Welches Geschäftskonzept steckt also dahinter?

 

Ein ziemlich kluges. Denn das perfekte Mittelmaß wird hier selbst kreiert und damit die Idee eines perfekten Influencers verwirklicht. Denn Miquela vereint augenscheinlich alle nötigen Eigenschaften, die ein Influencer so mitbringen muss. Nicht nur ist sie topgestylt, ihr brasilianisch-spanischer Hintergrund und dass sie gleichzeitig in Kalifornien lebt, lässt sie für verschiedene Märkte dieser Welt attraktiv werden. Ihre Virtualität macht sie neu und besonders. Auch ihre politischen Statements sind perfekt auf das liberale Publikum der Instagramer abgestimmt: Sie setzt sich gleichzeitig für mehr Genderfreiheit ein und spricht sich gegen „White Supremacy“ aus. Und ihr hängt nicht der Makel so vieler Influencer an, mit ihrer korrekten Meinung eigentlich nur Geld machen zu wollen. Schließlich ist sie nicht echt.

Ein weiterer Vorteil ist, dass es schwerer fällt einen rein virtuellen Influencer für dessen Inhalte verantwortlich zu machen. Die Kritik, die auf einen dahingesagten latent rassistischen, sexistischen oder pietätlosen Kommentar ihrerseits folgen würde, würde ins Leere laufen. Denn die eigentliche Person hinter Miquela gibt sich nicht zu erkennen.
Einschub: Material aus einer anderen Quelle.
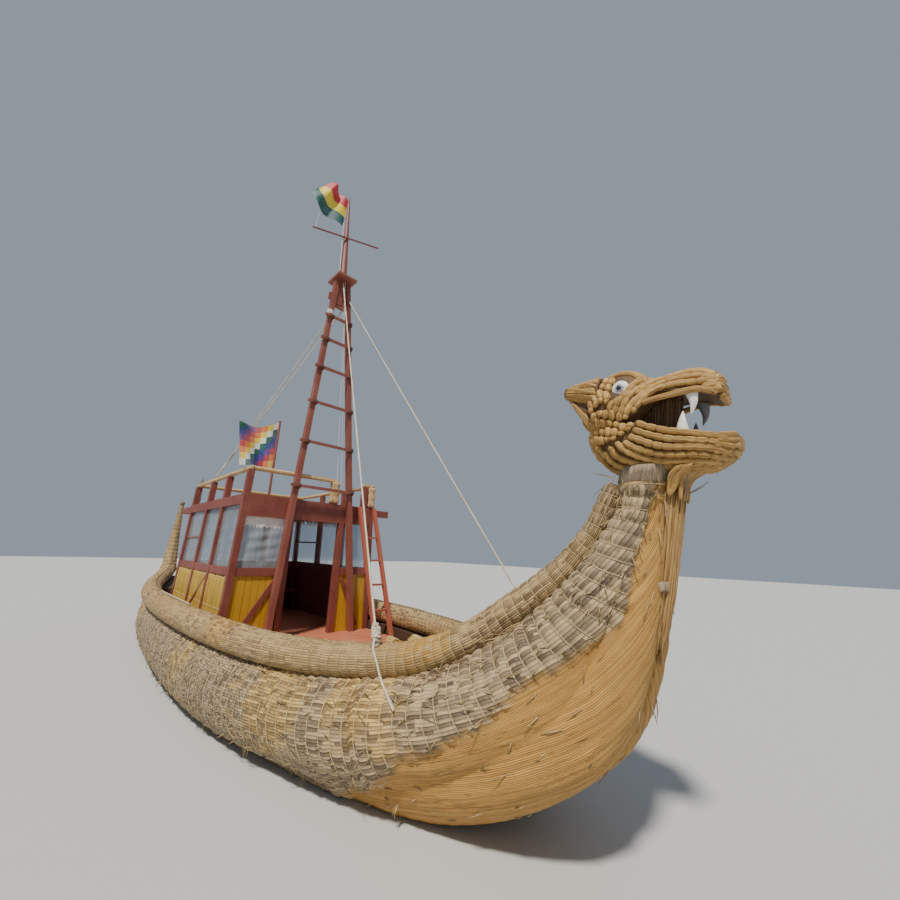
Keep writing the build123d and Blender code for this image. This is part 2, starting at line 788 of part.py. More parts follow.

Und da die Kommunikation bisher nur via Chat verläuft, hat der- oder diejenige stets Zeit sich die Antworten gut zu überlegen.

 

Allerdings hat die Perfektion noch bestimmte Grenzen. Denn Miquela muss sich auf den Raum beschränken, in dem sie so perfekt ist – den Virtuellen: „Eine nicht-menschliche Figur hat natürlich ganz grundsätzliche Einschränkungen, sie kann ja beispielsweise kein Event besuchen.“, meint Christoph Kastenholz dazu. Jedenfalls noch nicht.